Выбрать главу

И вот они вышли на дорогу.

— Где мы?

— Не знаю.

— Товарищи, будем голосовать… Кто «за», прошу поднять руку… Все… Все… Раз… два… три… Анна Андреевна, вы «за»? Поднимите выше… Два, три, четыре… Вы, Кирилл Михайлович?

— Против!

— Что значит — против? В конце концов, вы тоже член коллектива, или, может, вам не по дороге с коллективом?

Руки поднимались не очень дружно, вразнобой, с колебаниями, будто бы дотрагивались до плеча незнакомого человека, каждый оглядывался на соседа. Семен Иосифович досчитал до тринадцати, а когда Иван Иванович сказал: «Я против», — наступило гнетущее молчание, еще через какое-то мгновение число рук заметно уменьшилось. А после голосования выходили быстро, словно от кого-то прятались. На улице растекались группками в разные стороны и разговаривали откровенно.

— Попортили человеку нервы, поковырялись в чужой душе…

— Ты только теперь это поняла?

— Я не решалась перечить… не то чтобы трусила, а просто не привыкла…

— Подожди, я на минутку в магазин.

— Душно, впору бы и на пляж.

— Знаешь, я сидела и думала: станет ли когда-нибудь человек иным. Ведь, казалось бы, довольны всем… И действительно, Семен Иосифович заботится о каждом, чтоб и ветром холодным не прохватило.

— Да, но зато он и работу требует.

— А ты как бы хотела?

— Кажется, наш Волох вполне прав.

— В чем?

— Людям не свойственно состояние покоя.

Кирилл Михайлович и Иван Иванович пошли по улице Ивана Франко, они жили в многоквартирном доме возле мясокомбината, в районе, который в обиходе называли цыганским.

— Врачу, вероятно, тоже не очень нравится лезть со скальпелем в чужое тело, в чужую жизнь… — не очень уверенно сказал Иван Иванович.

— Бросьте, Иван Иванович, это не скальпель.

— Все же инструмент, хотя далеко не стерильный.

— А знаете, что я скажу: давайте не будем закрывать глаза… конечно, возможно, что это и неверно с одной стороны, но в конце концов на это тоже нельзя закрывать глаза: со времени существования мира встречаются люди, которые всегда что-то делают не так, как все. И таких много. Значит, в конструкции человека что-то не отвечает чему-то, какая-то линия проведена не туда.

В голосе Кирилла Михайловича теперь не прослушивались нотки обычной категоричности и откровенного цинизма.

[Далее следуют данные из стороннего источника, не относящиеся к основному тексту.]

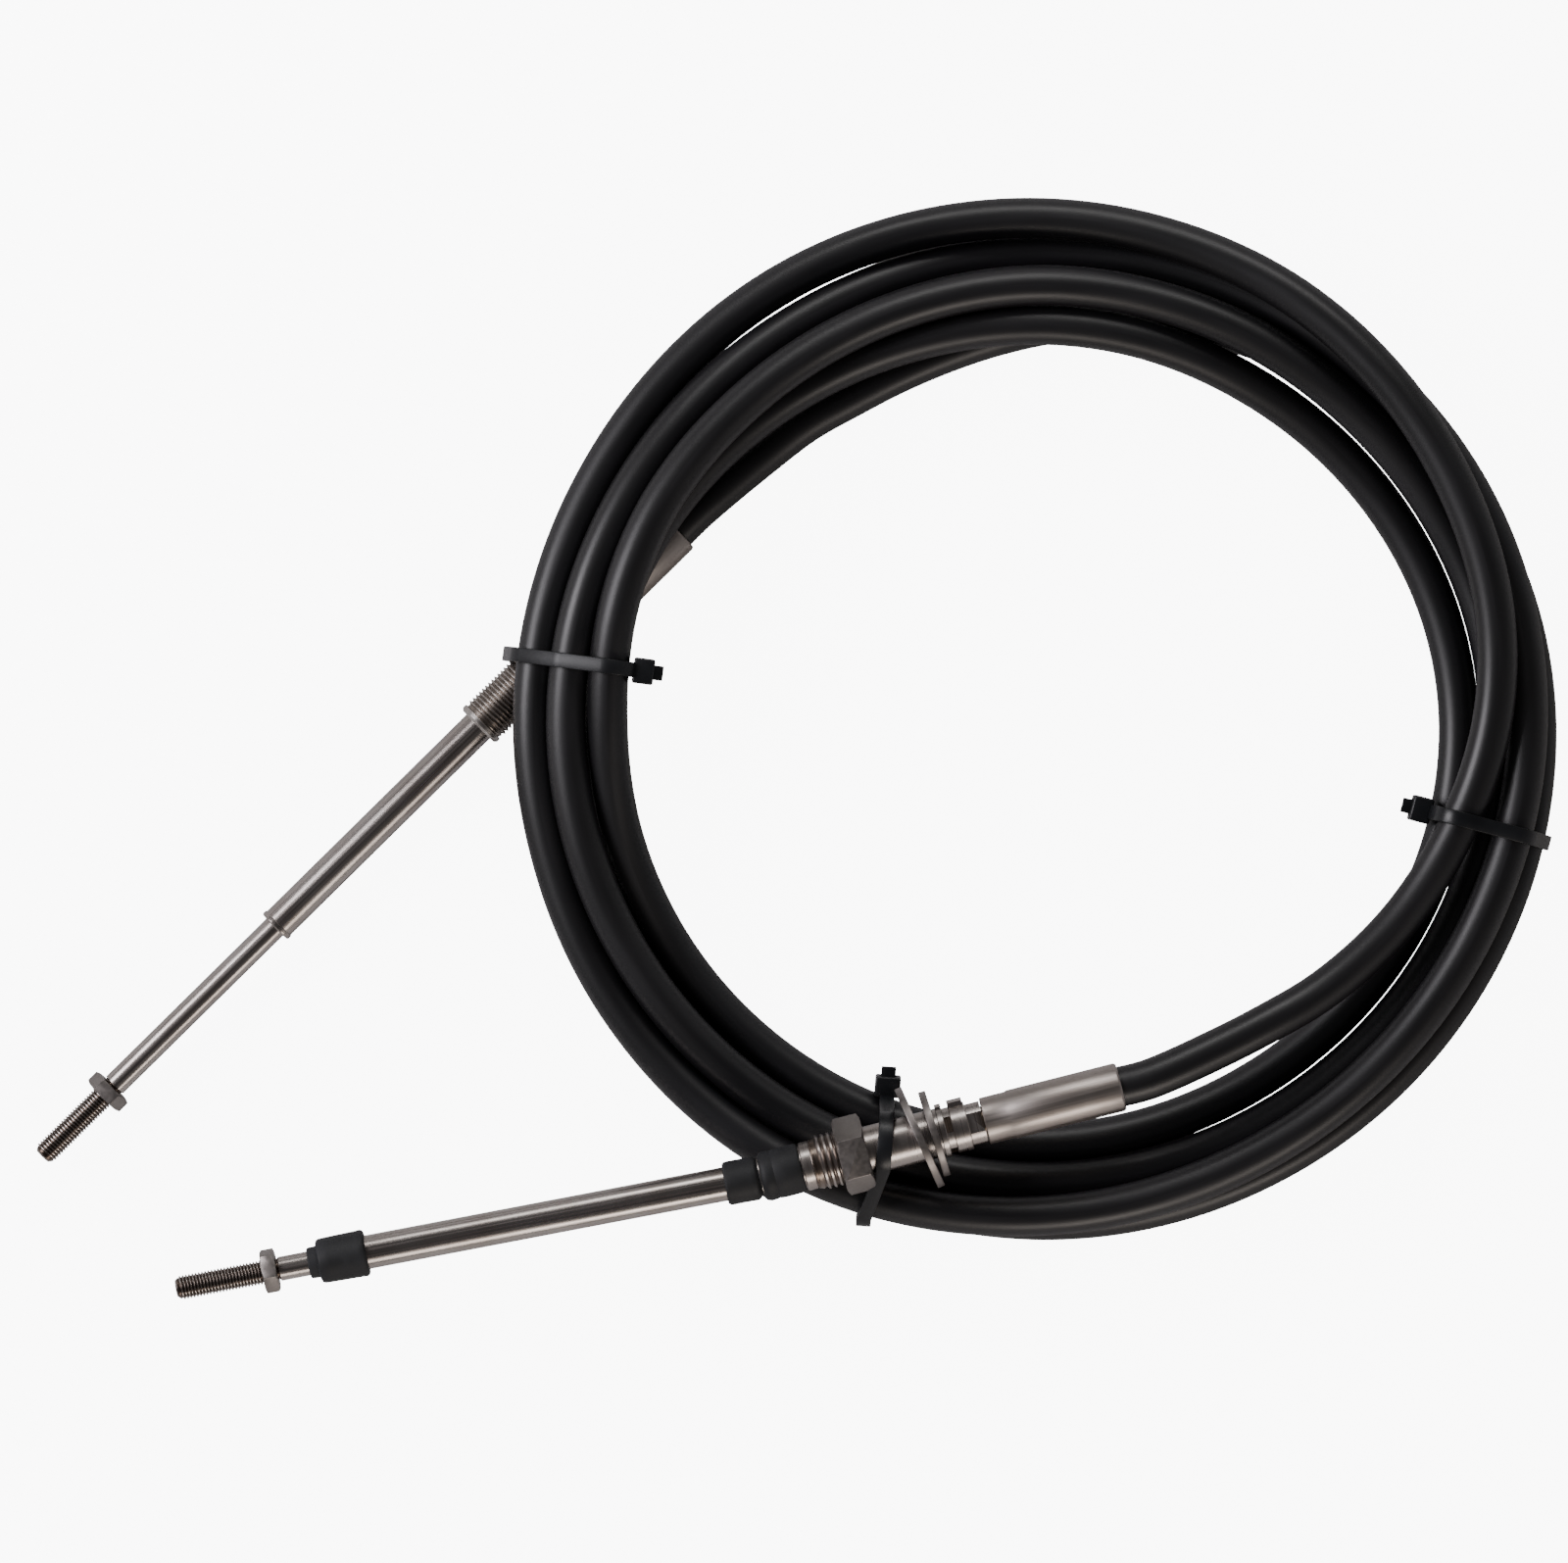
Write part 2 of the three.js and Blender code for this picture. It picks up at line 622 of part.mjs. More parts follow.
function hubSideA() {
  const side = endGroup(END_A, END_A.hubAngle);
  const hullNut = hexNut(HULL_NUT_AF, HULL_NUT_H, PANEL_THREAD_D + 2 * GAP).rotateX(Math.PI / 2);
  const plate = leaningPlate(PLATE_D, PLATE_T, PLATE_LEAN, PLATE_PLAY);
  const washer = leaningPlate(WASHER_D, WASHER_T, WASHER_LEAN, WASHER_PLAY);
  side.add(piece('hub_a', hubA(), STEEL));
  side.add(piece('boot_rear_a', rearBoot(), RUBBER));
  side.add(piece('hull_nut', hullNut.translate(SHANK_A - HULL_NUT_H - GAP, 0, 0), STEEL));
  side.add(piece('clip_plate', plate.translate(PLATE_AT, 0, 0), STEEL));
  side.add(piece('washer', washer.translate(WASHER_AT, 0, 0), STEEL));
  side.add(piece('crimp_sleeve_a', crimpSleeve(SLEEVE_A_START), STEEL));
  return side;
}

function rodSideB() {
  const side = endGroup(END_B, END_B.tubeAngle + 180);
  const neck = { diameter: TUBE_D, length: SOCKET_B_FRONT };
  const tube = supportTube(BALL_B_D, neck, TUBE_B_L, { diameter: LIP_D, length: LIP_L });
  side.add(piece('support_tube_b', tube, STEEL));
  side.add(piece('rod_b', rod(ROD_B_INNER, ROD_B_TIP), STEEL));
  side.add(jamNut('jam_nut_b', NUT_B_AT, NUT_B_TURN));
  return side;
}

function hubSideB() {
  const side = endGroup(END_B, END_B.hubAngle);
  side.add(piece('hub_b', hubB(), STEEL));
  side.add(piece('crimp_sleeve_b', crimpSleeve(SLEEVE_B_START), STEEL));
  return side;
}

function build() {
  const cable = new THREE.Group();
  cable.add(piece('conduit', conduit(), JACKET));
  cable.add(rodSideA(), hubSideA(), rodSideB(), hubSideB());
  for (const [name, tie] of Object.entries(TIES)) {
    cable.add(piece(name, cableTie(tie), NYLON));
  }
  // The origin is at the middle of the bottom of the whole part
  const bounds = new THREE.Box3().setFromObject(cable);
  const middle = bounds.getCenter(new THREE.Vector3());
  cable.position.set(-middle.x, -middle.y, -bounds.min.z);
  return cable;
}

export default build();
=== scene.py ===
"""Looks of a coiled push-pull steering cable for a boat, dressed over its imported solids.

Sizes are millimetres in the coil's frame. Every mesh is in metres in the part's frame.
"""

import logging
import math
from collections.abc import Iterable, Sequence
from dataclasses import dataclass
from enum import Enum

import bpy
import numpy as np
from mathutils import Matrix, Vector


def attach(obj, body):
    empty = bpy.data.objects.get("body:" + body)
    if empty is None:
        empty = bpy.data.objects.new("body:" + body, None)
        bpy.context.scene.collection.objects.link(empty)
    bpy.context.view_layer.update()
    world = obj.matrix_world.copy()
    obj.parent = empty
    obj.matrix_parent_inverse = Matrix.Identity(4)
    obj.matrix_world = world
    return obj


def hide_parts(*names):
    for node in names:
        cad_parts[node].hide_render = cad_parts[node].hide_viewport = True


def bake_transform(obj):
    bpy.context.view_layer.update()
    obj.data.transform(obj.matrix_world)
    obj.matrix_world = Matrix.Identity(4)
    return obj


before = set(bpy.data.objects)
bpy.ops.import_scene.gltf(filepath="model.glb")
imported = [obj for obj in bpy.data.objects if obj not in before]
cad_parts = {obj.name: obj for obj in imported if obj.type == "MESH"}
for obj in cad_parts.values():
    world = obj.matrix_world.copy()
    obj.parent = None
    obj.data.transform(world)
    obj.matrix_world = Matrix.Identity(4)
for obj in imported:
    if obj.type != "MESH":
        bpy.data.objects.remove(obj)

LOG = logging.getLogger("steering_cable")
MM = 0.001
COIL = Vector((79.271, 8.678, 0.408))
GAP = 0.3

Colour = tuple[float, float, float, float]
Outline = list[tuple[float, float]]
Piece = bpy.types.Object
Socket = bpy.types.NodeSocket


@dataclass(frozen=True)
class Seat:
    """The start of an axis in the coil's frame, and its direction in degrees from X."""

    x: float
    y: float
    z: float
    angle: float

    def local(self, along: float) -> Vector:
        """Gives the point that lies a distance along the axis, in the coil's frame."""
        turn = math.radians(self.angle)
        return Vector((self.x + along * math.cos(turn), self.y + along * math.sin(turn), self.z))

    def point(self, along: float = 0.0) -> Vector:
        """Gives the point that lies a distance along the axis, in the part's frame."""
        return (self.local(along) + COIL) * MM


TUBE_A = Seat(-87.8, -147.5, 39.1, 190.8)
HUB_A = Seat(-87.8, -147.5, 39.1, 14.2)
TUBE_B = Seat(-178.2, 3.3, 10.3, 224.6)
HUB_B = Seat(-178.2, 3.3, 10.3, 44.6)


# Finishes


class Shader:
    """The nodes of one material, added one after another."""

    def __init__(self, name: str) -> None:
        """Starts a material with its surface node.

        Args:
            name: The material's name.
        """
        self.material = bpy.data.materials.new(name)
        self.material.use_nodes = True
        tree = self.material.node_tree
        self.nodes, self.links = tree.nodes, tree.links
        self.nodes.clear()
        self.surface = self.add("ShaderNodeBsdfPrincipled", {})
        output = self.add("ShaderNodeOutputMaterial", {})
        self.links.new(self.surface.outputs["BSDF"], output.inputs["Surface"])

    def add(self, kind: str, sockets: dict, **settings: object) -> bpy.types.Node:
        """Adds a node, with its settings and what goes into its sockets.

        Args:
            kind: The node's type.
            sockets: A number, colour or another node's output for each socket.
            **settings: Properties of the node.

        Returns:
            The new node.
        """
        node = self.nodes.new(kind)
        for name, value in settings.items():
            setattr(node, name, value)
        self.feed(node, sockets)
        return node

    def feed(self, node: bpy.types.Node, sockets: dict) -> None:
        """Sets or links sockets of a node.

        Args:
            node: The node.
            sockets: A number, colour or another node's output for each socket.
        """
        for name, value in sockets.items():
            if isinstance(value, Socket):
                self.links.new(value, node.inputs[name])
            else:
                node.inputs[name].default_value = value

    def seated(self, seat: Seat) -> Socket:
        """Gives object coordinates turned so that X runs along a seat's axis.

        Args:
            seat: The axis that the piece lies on.

        Returns:
            The turned coordinates.
        """
        place = self.add("ShaderNodeTexCoord", {}).outputs["Object"]
        moved = self.add("ShaderNodeVectorMath", {0: place, 1: seat.point()}, operation="SUBTRACT")
        turned = self.add(
            "ShaderNodeVectorRotate",
            {"Vector": moved.outputs[0], "Angle": -math.radians(seat.angle)},
            rotation_type="Z_AXIS",
        )
        return turned.outputs[0]

    def noise(
        self, place: Socket, stretch: Sequence[float], detail: float = 3.0
    ) -> Socket:
        """Gives noise on coordinates that are stretched along each axis.

        Args:
            place: The coordinates.
            stretch: How many noise cells lie in a metre along each axis.
            detail: How many finer layers the noise has.

        Returns:
            The noise, from 0 to 1.
        """
        scaled = self.add("ShaderNodeMapping", {"Vector": place, "Scale": stretch})
        node = self.add(
            "ShaderNodeTexNoise", {"Vector": scaled.outputs[0], "Scale": 1.0, "Detail": detail}
        )
        return node.outputs[0]

    def span(
        self, value: Socket, source: Sequence[float], target: Sequence[float]
    ) -> Socket:
        """Maps a value from one range to another.

        Args:
            value: The value.
            source: The range that it comes in.
            target: The range that it goes to.

        Returns:
            The mapped value.
        """
        names = ("From Min", "From Max", "To Min", "To Max")
        ends = dict(zip(names, (*source, *target)))
        return self.add("ShaderNodeMapRange", {"Value": value, **ends}).outputs[0]

    def mix(
        self, factor: Socket, low: object, high: object
    ) -> Socket:
        """Mixes two colours."""
        return self.add("ShaderNodeMix", {0: factor, 6: low, 7: high}, data_type="RGBA").outputs[2]

    def bump(self, height: Socket, strength: float, depth: float) -> None:
        """Roughens the surface with small heights.

        Args:
            height: The heights, from 0 to 1.
            strength: How strongly they show.
            depth: The height of one step in metres.
        """
        ends = {"Height": height, "Strength": strength, "Distance": depth}
        bump = self.add("ShaderNodeBump", ends)
        self.feed(self.surface, {"Normal": bump.outputs[0]})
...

Он скорее сверял свою мысль, как это обычно делает товарищ перед товарищем, и Иван Иванович с обидой на себя подумал: «Дурень я».

— Получается, что надо все ломать, — улыбнулся он своему собеседнику.

— Очевидно, ломать. Но не все, разумеется.

— Горячи вы больно… Молодые мечтатели. Выходит, что и дома эти надо ломать и строить их заново, в другом стиле, с другими удобствами.

— Я не о домах говорю, Иван Иванович.

— Вас послушать, так вы говорите обо всем, Кирилл Михайлович… А жизнь, как бы вы ее ни высмеивали, имеет свои устоявшиеся, разумные законы.

— По-вашему, Иван Иванович, все построено разумно?

— Совсем нет, но я убежден, что в жизни намного больше разумного, чем вам кажется.

— Что ж, — неопределенно ответил Кирилл Михайлович, не желая отступать, но и не находя аргументов для возражения.

— Вы очень еще молоды, — сказал Иван Иванович, — и вам кажется, что жизнь состоит из воска, что ее можно лепить как вздумается, а поживете, тогда увидите, что она состоит из гранитных скал.

— В том-то и беда.

— Не понимаю вас.

— Слишком рано мы созреваем, становимся умудренными реалистами… И перестаем бороться со злом, потому что знаем, что оно неминуемо… Женимся по расчету, потому что убеждены в быстротечности любви, а если кто-нибудь проявит незрелость, то вот вам и результат — строгий выговор с предупреждением: не станешь немедленно зрелым — уволим с работы.

— Гм… черт!

— Вы со мной согласны, Иван Иванович?

— Гм…

— Нет, нет, вы просто не хотите со мной спорить, потому что для вас это само собой разумеющееся… Вы стали равнодушным человеком.

— Вот донимает, чертяка! Ты смотри — атакует и на лысину не обращает внимания… А старость, молодой человек, она даст себя знать.

— Равнодушие!

— Мое поколение прошло через сложные и нелегкие испытания.

— Ой, дайте ведерко…

— Вы не смейтесь! Я вам говорю: вы не смейтесь. Это, если вы поглубже вдумаетесь, совсем не смешно.